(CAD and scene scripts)
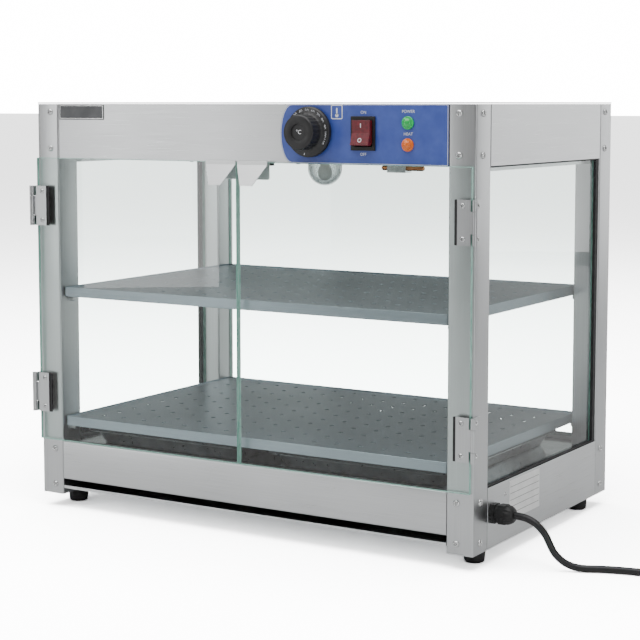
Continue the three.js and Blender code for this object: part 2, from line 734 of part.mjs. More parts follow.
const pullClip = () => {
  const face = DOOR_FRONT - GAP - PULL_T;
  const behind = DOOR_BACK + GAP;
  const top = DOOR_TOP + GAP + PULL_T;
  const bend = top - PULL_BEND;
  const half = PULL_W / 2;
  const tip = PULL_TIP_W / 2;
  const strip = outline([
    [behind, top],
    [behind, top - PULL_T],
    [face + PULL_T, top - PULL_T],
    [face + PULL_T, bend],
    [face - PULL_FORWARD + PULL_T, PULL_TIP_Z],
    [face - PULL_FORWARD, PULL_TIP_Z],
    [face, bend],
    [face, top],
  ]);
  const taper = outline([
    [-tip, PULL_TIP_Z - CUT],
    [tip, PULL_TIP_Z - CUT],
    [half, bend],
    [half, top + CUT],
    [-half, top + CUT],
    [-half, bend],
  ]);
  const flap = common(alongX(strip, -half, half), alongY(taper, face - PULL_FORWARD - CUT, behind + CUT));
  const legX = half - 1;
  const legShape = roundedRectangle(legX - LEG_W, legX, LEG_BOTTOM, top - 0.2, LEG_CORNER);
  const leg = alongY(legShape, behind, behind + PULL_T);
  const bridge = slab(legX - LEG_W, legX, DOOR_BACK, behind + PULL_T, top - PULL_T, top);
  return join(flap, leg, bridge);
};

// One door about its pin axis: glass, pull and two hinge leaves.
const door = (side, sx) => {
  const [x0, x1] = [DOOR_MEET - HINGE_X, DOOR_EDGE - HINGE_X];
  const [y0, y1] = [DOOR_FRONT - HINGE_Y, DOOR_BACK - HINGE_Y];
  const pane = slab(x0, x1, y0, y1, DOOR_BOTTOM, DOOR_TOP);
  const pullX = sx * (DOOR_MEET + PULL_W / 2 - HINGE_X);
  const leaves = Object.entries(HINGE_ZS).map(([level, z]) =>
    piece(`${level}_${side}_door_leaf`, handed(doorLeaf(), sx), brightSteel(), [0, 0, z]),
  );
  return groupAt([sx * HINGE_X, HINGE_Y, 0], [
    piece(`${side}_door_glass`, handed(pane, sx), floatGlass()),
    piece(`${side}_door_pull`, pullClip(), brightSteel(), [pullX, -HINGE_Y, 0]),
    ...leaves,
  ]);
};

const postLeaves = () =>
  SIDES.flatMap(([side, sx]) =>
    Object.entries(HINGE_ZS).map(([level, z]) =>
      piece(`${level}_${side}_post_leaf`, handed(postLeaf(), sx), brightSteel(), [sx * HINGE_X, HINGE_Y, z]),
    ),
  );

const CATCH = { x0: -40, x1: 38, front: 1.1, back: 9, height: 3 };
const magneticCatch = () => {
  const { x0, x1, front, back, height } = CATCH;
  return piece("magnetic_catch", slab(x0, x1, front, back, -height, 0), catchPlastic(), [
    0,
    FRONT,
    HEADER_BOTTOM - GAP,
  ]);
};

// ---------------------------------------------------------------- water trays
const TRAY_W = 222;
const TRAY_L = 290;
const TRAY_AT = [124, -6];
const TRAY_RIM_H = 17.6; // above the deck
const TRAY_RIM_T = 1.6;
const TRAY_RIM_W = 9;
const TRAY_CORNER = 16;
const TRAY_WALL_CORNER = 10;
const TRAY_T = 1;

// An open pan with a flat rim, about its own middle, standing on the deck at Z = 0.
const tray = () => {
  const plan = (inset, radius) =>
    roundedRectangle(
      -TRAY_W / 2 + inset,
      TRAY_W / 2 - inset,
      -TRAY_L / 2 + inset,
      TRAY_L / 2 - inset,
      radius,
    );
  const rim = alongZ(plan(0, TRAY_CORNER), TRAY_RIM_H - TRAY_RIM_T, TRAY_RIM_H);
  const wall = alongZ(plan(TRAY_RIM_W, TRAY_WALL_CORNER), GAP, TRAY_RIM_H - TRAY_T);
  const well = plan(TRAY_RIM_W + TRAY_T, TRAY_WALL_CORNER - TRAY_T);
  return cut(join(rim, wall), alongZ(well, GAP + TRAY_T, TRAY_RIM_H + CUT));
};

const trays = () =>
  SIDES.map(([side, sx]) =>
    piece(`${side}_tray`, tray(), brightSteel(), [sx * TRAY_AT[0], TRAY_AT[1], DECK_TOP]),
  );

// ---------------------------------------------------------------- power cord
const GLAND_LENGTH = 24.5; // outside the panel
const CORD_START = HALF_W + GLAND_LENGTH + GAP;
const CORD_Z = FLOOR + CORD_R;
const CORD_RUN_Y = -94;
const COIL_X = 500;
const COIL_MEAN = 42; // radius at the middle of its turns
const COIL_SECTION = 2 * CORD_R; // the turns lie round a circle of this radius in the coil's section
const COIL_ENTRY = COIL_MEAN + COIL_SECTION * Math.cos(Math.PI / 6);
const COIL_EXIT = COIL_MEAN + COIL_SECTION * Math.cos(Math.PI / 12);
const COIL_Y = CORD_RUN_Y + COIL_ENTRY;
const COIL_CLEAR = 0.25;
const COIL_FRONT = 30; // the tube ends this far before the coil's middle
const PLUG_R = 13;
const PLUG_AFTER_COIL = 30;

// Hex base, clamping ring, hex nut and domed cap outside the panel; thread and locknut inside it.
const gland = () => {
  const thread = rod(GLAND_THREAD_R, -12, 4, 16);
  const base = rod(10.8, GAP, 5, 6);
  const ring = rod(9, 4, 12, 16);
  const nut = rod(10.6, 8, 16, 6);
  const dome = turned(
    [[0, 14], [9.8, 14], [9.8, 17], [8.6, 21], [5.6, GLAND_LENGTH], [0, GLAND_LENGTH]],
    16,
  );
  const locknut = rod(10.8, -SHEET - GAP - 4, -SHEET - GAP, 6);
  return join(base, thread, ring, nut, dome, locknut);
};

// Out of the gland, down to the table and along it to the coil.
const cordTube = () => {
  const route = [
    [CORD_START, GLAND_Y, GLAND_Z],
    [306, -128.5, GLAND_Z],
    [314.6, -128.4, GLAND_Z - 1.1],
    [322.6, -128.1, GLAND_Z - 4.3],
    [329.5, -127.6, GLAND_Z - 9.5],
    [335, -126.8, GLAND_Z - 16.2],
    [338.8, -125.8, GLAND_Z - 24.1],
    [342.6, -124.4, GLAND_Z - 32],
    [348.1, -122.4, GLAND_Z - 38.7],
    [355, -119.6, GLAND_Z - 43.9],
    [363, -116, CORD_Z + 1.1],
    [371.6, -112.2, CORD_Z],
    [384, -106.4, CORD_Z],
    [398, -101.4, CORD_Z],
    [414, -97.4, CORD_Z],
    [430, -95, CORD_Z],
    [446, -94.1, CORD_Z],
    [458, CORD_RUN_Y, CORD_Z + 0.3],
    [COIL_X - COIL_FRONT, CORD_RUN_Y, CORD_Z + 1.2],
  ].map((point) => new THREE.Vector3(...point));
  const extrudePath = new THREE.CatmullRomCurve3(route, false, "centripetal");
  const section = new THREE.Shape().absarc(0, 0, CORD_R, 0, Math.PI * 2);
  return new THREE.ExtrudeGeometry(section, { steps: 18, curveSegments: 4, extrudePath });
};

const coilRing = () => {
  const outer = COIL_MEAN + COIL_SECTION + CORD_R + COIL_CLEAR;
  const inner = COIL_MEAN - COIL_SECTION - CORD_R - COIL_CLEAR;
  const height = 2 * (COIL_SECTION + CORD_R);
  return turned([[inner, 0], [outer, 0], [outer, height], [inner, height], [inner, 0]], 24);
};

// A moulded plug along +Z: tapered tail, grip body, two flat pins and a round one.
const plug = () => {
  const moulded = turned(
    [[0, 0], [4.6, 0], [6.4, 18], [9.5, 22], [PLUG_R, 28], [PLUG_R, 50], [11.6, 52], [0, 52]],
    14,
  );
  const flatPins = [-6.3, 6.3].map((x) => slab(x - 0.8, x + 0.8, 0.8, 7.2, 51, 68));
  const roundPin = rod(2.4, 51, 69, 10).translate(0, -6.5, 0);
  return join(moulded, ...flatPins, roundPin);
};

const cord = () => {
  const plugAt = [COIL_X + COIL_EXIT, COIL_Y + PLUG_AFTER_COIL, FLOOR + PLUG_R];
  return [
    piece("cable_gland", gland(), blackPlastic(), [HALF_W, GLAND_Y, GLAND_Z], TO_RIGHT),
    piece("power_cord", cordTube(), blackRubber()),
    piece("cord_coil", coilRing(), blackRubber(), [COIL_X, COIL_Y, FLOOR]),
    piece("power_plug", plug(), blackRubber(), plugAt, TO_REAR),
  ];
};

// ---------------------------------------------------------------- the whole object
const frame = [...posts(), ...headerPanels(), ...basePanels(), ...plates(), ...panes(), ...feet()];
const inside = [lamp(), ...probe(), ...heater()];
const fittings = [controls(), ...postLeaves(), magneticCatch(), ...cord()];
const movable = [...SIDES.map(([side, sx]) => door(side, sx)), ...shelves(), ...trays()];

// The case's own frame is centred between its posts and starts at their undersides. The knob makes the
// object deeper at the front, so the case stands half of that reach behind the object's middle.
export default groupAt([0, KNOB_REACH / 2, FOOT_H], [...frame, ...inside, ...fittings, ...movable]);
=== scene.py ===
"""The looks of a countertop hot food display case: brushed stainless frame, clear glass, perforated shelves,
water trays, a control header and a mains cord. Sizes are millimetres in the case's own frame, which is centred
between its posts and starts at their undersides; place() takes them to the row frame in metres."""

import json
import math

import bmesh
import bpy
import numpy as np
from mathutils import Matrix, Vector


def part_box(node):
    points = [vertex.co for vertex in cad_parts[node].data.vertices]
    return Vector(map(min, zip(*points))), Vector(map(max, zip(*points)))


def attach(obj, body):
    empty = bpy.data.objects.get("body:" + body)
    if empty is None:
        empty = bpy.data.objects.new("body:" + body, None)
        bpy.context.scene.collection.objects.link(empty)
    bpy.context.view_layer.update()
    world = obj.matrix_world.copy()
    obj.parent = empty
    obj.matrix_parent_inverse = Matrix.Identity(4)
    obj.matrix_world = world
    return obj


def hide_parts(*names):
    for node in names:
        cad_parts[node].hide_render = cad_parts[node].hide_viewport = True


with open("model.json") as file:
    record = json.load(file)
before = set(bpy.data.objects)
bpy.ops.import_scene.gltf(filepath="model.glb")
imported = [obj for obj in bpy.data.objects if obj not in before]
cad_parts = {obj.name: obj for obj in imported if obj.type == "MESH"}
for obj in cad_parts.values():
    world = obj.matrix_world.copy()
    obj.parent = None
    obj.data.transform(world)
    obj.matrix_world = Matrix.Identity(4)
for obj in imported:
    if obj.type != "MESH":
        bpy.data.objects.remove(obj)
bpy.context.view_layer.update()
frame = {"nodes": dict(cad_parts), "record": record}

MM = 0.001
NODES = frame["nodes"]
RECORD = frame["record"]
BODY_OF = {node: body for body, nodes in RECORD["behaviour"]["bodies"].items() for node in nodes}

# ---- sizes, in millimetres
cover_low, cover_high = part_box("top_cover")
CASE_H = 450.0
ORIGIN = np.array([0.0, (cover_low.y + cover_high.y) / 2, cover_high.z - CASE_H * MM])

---

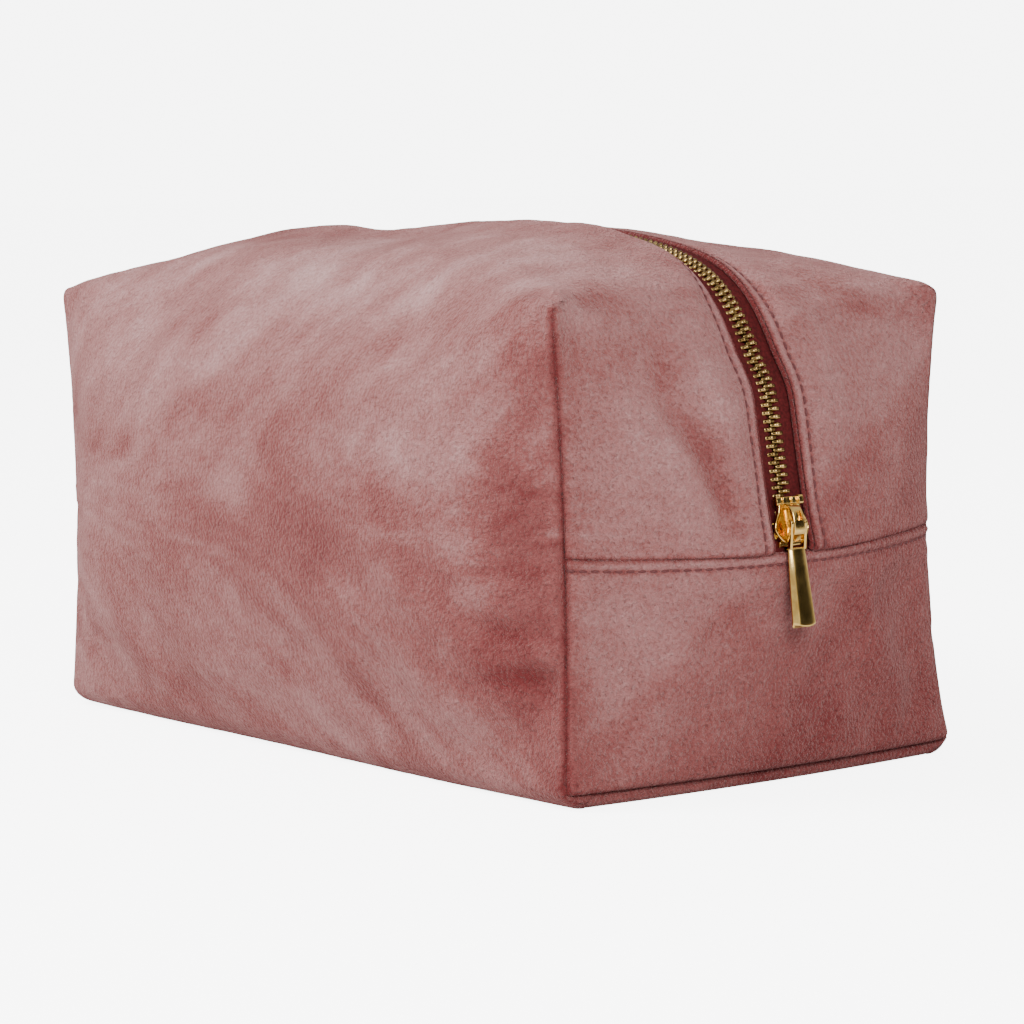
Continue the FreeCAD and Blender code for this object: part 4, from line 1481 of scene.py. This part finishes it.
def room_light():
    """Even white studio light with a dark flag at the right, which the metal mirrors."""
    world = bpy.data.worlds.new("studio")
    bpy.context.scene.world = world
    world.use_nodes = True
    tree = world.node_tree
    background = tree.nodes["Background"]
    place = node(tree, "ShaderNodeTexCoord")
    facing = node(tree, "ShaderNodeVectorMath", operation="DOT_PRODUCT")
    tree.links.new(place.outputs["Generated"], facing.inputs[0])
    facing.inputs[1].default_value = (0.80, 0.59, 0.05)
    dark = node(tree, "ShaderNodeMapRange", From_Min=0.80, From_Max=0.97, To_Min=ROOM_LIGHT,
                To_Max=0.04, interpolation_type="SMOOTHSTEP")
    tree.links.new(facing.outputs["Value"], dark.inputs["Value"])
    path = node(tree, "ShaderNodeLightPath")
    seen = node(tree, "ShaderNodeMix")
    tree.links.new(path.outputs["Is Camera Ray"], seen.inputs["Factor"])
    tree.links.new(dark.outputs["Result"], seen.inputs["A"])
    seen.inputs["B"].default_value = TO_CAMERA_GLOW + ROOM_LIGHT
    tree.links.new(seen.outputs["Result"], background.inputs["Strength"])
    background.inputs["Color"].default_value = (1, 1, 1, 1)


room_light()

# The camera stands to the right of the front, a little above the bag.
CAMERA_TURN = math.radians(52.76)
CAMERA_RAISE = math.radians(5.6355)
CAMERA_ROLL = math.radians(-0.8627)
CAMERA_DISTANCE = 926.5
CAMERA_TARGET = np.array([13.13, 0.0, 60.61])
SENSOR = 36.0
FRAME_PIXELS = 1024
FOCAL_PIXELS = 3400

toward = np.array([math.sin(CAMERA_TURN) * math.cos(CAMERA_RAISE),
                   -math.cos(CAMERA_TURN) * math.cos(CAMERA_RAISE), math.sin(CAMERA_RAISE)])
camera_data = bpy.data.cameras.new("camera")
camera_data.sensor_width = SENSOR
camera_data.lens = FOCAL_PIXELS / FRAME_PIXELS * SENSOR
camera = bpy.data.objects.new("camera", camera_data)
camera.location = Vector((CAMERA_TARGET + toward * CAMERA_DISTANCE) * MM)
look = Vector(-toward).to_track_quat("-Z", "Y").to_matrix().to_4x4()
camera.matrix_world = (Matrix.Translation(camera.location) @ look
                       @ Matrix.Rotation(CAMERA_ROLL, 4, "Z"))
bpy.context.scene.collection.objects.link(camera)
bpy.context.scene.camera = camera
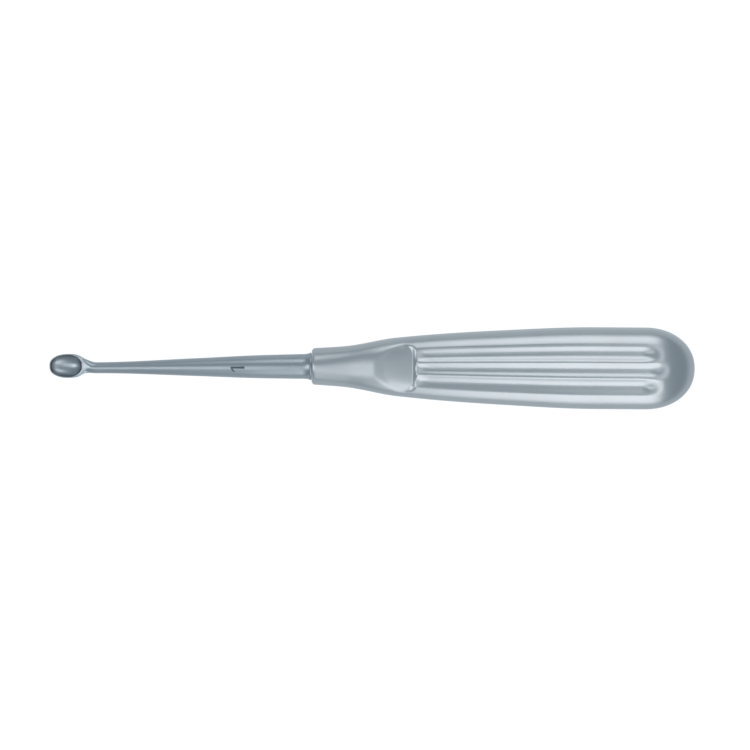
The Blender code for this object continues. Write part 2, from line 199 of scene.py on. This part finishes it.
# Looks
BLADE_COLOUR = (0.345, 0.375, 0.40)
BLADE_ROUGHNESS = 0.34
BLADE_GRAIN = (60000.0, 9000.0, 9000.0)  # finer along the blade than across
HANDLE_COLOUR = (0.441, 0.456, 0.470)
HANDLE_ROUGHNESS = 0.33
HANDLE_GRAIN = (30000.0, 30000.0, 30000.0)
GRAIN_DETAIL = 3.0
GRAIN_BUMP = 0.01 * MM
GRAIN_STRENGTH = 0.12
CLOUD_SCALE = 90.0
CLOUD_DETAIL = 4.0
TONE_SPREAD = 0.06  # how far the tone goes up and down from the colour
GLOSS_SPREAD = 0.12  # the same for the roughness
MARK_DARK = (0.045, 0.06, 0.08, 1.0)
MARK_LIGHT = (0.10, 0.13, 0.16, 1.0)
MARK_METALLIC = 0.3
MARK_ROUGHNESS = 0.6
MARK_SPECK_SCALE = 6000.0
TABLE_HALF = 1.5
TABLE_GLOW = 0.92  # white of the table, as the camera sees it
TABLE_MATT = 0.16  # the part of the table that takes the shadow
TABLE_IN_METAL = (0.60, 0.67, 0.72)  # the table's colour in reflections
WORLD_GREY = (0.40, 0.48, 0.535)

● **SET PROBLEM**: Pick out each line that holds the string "points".

● **EXERCISE RESULT**:
    points = [vertex.co for vertex in cad_parts[node].data.vertices]
    return Vector(map(min, zip(*points))), Vector(map(max, zip(*points)))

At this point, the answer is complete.